1 I borrow the concept of literature as the art of writing from Jacques Rancière. For more see The Politics of Literature (4-8).

2 George Dekker, in Chapter 2 of The American Historical Romance, discusses the influence of Scott and particularly Waverley as providing an aesthetic model for Cooper. Joseph Rezek examines how the English literary marketplace shaped the writing of both Scott and Cooper. Juliet Shield has recently reassessed Scott’s influence on Cooper in her article “Savage and Scott-ish Masculinity in The Last of the Mohicans and The Prairie: James Fenimore Cooper and the Diasporic Origins of American Identity.” She examines how “the Leather-Stocking Tales borrow selectively from the Waverley novels, rejecting their valorization of feudal chivalry while incorporating their representation of cultural appropriation as a mechanism of teleological social development” (140). For another relatively recent comparison of Scott and Cooper, see Armin Paul Frank, “Writing Literary Independence: The Case of Cooper — the ‘American Scott’ and the Un-Scottish American.” In “Radical Father, Moderate Son: Cooper’s Lionel Lincoln,” Ian Dennis makes specific comparisons between central characters in Lionel Lincoln and characters from several of Scott’s novels. See pages 78 and 79. Dennis expands on his comparison between Cooper and Scott in Nationalism and Desire in Early Historical Fiction.

3 For another take on how Cooper critically re-crafted Scott’s Waverley character, see Ian Dennis, “The Worthlessness of Duncan Heyward: A Waverley Hero in America.”

4 James Weldon Long also reads Lionel Lincoln as constituting a form of what I have called literary resistance. He argues that the critical history has predominately read the novel in two ways: “one perceives Cooper’s project as a patriotic attempt at providing an accurate, historically valuable depiction of the Revolution; the other regards it as a critique of America’s growing national mythology” (71). Long aligns himself with the second reading and argues that Lionel represents an Atlantic perspective that offers a space for antebellum Americans to escape America’s “growing fanatical devotion to its role as a national power” (72).
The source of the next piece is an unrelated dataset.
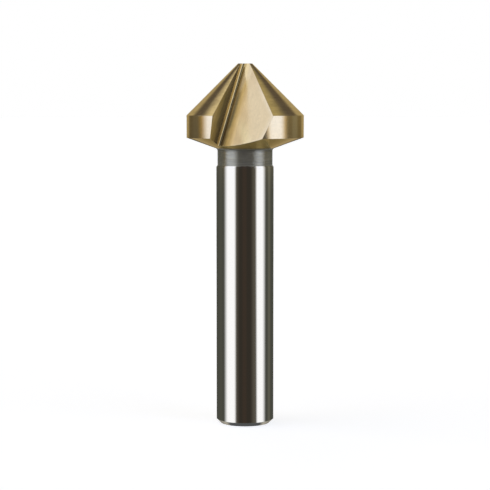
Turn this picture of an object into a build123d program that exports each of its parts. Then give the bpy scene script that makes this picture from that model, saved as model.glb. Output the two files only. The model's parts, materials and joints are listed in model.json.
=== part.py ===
from build123d import *
import os
from math import cos, radians, sin, tan

# Countersink bit, turned and ground from one bar of tool steel. Millimetres and degrees.
# It stands on its shank: the origin is the centre of the shank's end face, the axis is +Z
# and the cutting point is at the top. Seen from above it turns counterclockwise to cut.

# ---------------------------------------------------------------- driving dimensions
overall_length = 63.0
shank_diameter = 10.0
shank_end_bevel = 0.7         # 45 degree bevel round the end of the shank
neck_diameter = 9.6
neck_length = 2.85            # between the head's underside and the shank
shank_shoulder_bevel = 0.25   # height of the bevel from the shank down to the neck
neck_fillet_radius = 0.5      # corner between the neck and the head's underside

head_diameter = 20.5          # across the rim, the largest hole the bit can sink
point_angle = 90.0            # full angle of the cutting cone
point_flat_diameter = 2.6     # blunt end of the cone
rim_height = 3.85             # straight band below the cone
underside_slope = 20.0        # fall of the head's underside towards the neck, from level

flute_count = 3
first_edge_direction = -122.4  # plan angle of the first cutting edge where it meets the rim
rake_angle = 8.4              # hook of the rake face, in plan, against the radius at the edge
rake_face_width = 5.5         # flat of the rake face, in plan, where the cone meets the rim
flute_root_radius = 0.45      # tight round at the bottom of the flute
flute_angle = 76.0            # opening between the rake face and the flute's back wall
wall_hollow_radius = 12.0     # gentle hollow of the back wall beside the root
wall_hollow_turn = 9.0        # how far the wall turns through that hollow before it runs flat
root_slope = 23.8             # lean of the flute's root away from the tool's axis
root_heading = -9.2           # plan direction of that lean, against the edge's radius

land_relief = 0.08            # how far a land falls away, from its edge back to its heel

# ---------------------------------------------------------------- derived sizes
shank_radius = shank_diameter / 2
neck_radius = neck_diameter / 2
head_radius = head_diameter / 2
point_flat_radius = point_flat_diameter / 2
cone_height = (head_radius - point_flat_radius) / tan(radians(point_angle / 2))
rim_top_z = overall_length - cone_height
rim_bottom_z = rim_top_z - rim_height
neck_top_z = rim_bottom_z - (head_radius - neck_radius) * tan(radians(underside_slope))
shank_top_z = neck_top_z - neck_length


def tool_blank():
    """The turned blank before its flutes are cut: shank, neck and head in one piece."""
    shoulder_z = shank_top_z - shank_shoulder_bevel
    outline = Polyline(
        (0, 0),
        (shank_radius - shank_end_bevel, 0),
        (shank_radius, shank_end_bevel),
        (shank_radius, shoulder_z),
        (neck_radius, shank_top_z),
        (neck_radius, neck_top_z),
        (head_radius, rim_bottom_z),
        (head_radius, rim_top_z),
        (point_flat_radius, overall_length),
        (0, overall_length),
        close=True,
    )
    half_section = make_face(outline)
    neck_corner = half_section.vertices().sort_by_distance((neck_radius, neck_top_z))[0]
    half_section = fillet(neck_corner, neck_fillet_radius)
    return revolve(Plane.XZ * half_section, Axis.Z)


def along(angle, length):
    """A step of the given length at a plan angle in degrees."""
    return Vector(cos(radians(angle)) * length, sin(radians(angle)) * length)


def flute_cutter():
    """One flute, as the space swept by a V-shaped wheel that follows a straight sloping path.

    The V is drawn in plan where the cone meets the rim, with the cutting edge on +X. Its
    first wall is the rake face, a tight round follows at the root, and from there the back
    wall rises through a gentle hollow and then runs flat.
    """
    edge = Vector(head_radius, 0)
    wall_reach = head_diameter
    rake_foot = edge - along(rake_angle, rake_face_width)
    root_centre = rake_foot + along(rake_angle + 90, flute_root_radius)
    back_wall_angle = rake_angle + flute_angle
    hollow_angle = back_wall_angle + wall_hollow_turn
    root_middle = root_centre + along((rake_angle + hollow_angle) / 2 + 180, flute_root_radius)
    root_end = root_centre + along(hollow_angle + 90, flute_root_radius)
    hollow_centre = root_end + along(hollow_angle - 90, wall_hollow_radius)
    hollow_middle = hollow_centre + along(hollow_angle - wall_hollow_turn / 2 + 90, wall_hollow_radius)
    back_foot = hollow_centre + along(back_wall_angle + 90, wall_hollow_radius)

    rake_wall = Line(rake_foot + along(rake_angle, wall_reach), rake_foot)
    root_round = ThreePointArc(rake_foot, root_middle, root_end)
    wall_hollow = ThreePointArc(root_end, hollow_middle, back_foot)
    back_wall = Line(back_foot, back_foot + along(back_wall_angle, wall_reach))
    mouth = Line(back_wall @ 1, rake_wall @ 0)
    section = make_face(rake_wall + root_round + wall_hollow + back_wall + mouth)

    outward = along(root_heading, sin(radians(root_slope)))
    path_down = Vector(outward.X, outward.Y, -cos(radians(root_slope)))
    length_above = cone_height / cos(radians(root_slope)) + flute_root_radius
    length_below = (rim_top_z - neck_top_z) / cos(radians(root_slope))
    top_section = Pos(0, 0, rim_top_z) * Pos(*(path_down * -length_above)) * section
    return extrude(top_section, amount=length_above + length_below, dir=path_down)


def land_relief_cutter():
    """What relief grinding takes off one land: nothing at its edge, most at its heel.

    The land is left on a cone and a band of the blank's own form, but a little off centre,
    so that they sink away behind the cutting edge.
    """
    land_angle = 360 / flute_count
    offset_lead = 90 - land_angle / 4
    offset = land_relief / (cos(radians(offset_lead)) - cos(radians(offset_lead + land_angle / 2)))
    band_radius = head_radius - offset * cos(radians(offset_lead))
    cone_reach = band_radius / tan(radians(point_angle / 2))
    ground_band = Cylinder(
        band_radius,
        rim_top_z - neck_top_z,
        align=(Align.CENTER, Align.CENTER, Align.MAX),
    )
    ground_cone = Cone(band_radius, 0, cone_reach, align=(Align.CENTER, Align.CENTER, Align.MIN))
    ground_form = Pos(*along(offset_lead, offset)) * (ground_band + ground_cone)
    sector = Rot(0, 0, -land_angle) * Pos(0, 0, neck_top_z - rim_top_z) * Cylinder(
        head_diameter,
        head_diameter + rim_height,
        arc_size=land_angle,
        align=(Align.NONE, Align.NONE, Align.MIN),
    )
    return Pos(0, 0, rim_top_z) * (sector - ground_form)


def countersink_bit():
    cutters = []
    for index in range(flute_count):
        turn = Rot(0, 0, first_edge_direction + index * 360 / flute_count)
        cutters.append(turn * land_relief_cutter())
        cutters.append(turn * flute_cutter())
    body = tool_blank()
    for cutter in cutters:
        body = body - cutter
    return body


os.makedirs("parts", exist_ok=True)
bit = countersink_bit()
bit.label = "countersink_bit"
export_step(bit, "parts/countersink_bit.step")
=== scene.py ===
import json
from math import cos, radians, sin, tan

import bpy
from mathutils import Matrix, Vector

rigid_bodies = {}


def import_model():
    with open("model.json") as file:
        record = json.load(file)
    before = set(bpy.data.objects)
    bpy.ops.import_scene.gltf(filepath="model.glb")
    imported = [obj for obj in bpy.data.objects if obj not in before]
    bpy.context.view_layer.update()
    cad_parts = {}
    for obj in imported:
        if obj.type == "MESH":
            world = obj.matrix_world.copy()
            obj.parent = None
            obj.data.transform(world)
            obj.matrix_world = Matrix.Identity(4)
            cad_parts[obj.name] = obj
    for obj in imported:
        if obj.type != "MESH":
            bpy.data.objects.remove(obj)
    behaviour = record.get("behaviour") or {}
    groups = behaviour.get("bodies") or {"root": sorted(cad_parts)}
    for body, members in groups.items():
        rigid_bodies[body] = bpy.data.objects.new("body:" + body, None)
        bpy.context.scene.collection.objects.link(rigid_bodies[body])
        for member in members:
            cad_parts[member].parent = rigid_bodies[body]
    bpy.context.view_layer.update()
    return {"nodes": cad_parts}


for left_over in list(bpy.data.objects):
    bpy.data.objects.remove(left_over)

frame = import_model()

MM = 0.001

# ---------------------------------------- sizes of the tool, in millimetres and degrees
OVERALL_LENGTH = 63.0
HEAD_RADIUS = 10.25
POINT_FLAT_RADIUS = 1.3
RIM_HEIGHT = 3.85
APEX_Z = OVERALL_LENGTH + POINT_FLAT_RADIUS      # where the 90 degree cone would end in a point
RIM_TOP_Z = APEX_Z - HEAD_RADIUS
RIM_BOTTOM_Z = RIM_TOP_Z - RIM_HEIGHT
UNDERSIDE_SLOPE = 20.0
COATING_END_Z = 48.34                            # the gold stops where the neck begins
SHANK_TOP_Z = 45.37
SHOULDER_BEVEL = 0.26
NECK_CORNER = 0.55

FLUTE_COUNT = 3
FIRST_EDGE_DIRECTION = -122.4
RAKE_ANGLE = 8.4
RAKE_FACE_WIDTH = 5.5
ROOT_RADIUS = 0.45
FLUTE_ANGLE = 76.0
HOLLOW_RADIUS = 12.0
HOLLOW_TURN = 9.0
ROOT_SLOPE = 23.8
ROOT_HEADING = -9.2
SECTOR_START = -15.0                             # a flute and its lands lie from here to 105 degrees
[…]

5 McWilliams’ primary example of the Massachusetts commemorative tradition is Edward Everett’s oration commemorating the fiftieth anniversary of the Battle of Lexington and Concord, delivered April 19ᵗʰ, 1825 (See McWilliams 96-98). See too his list of antebellum writers, orators, and men and women of letters who reflected on the early days of the Revolution in and around Boston (90).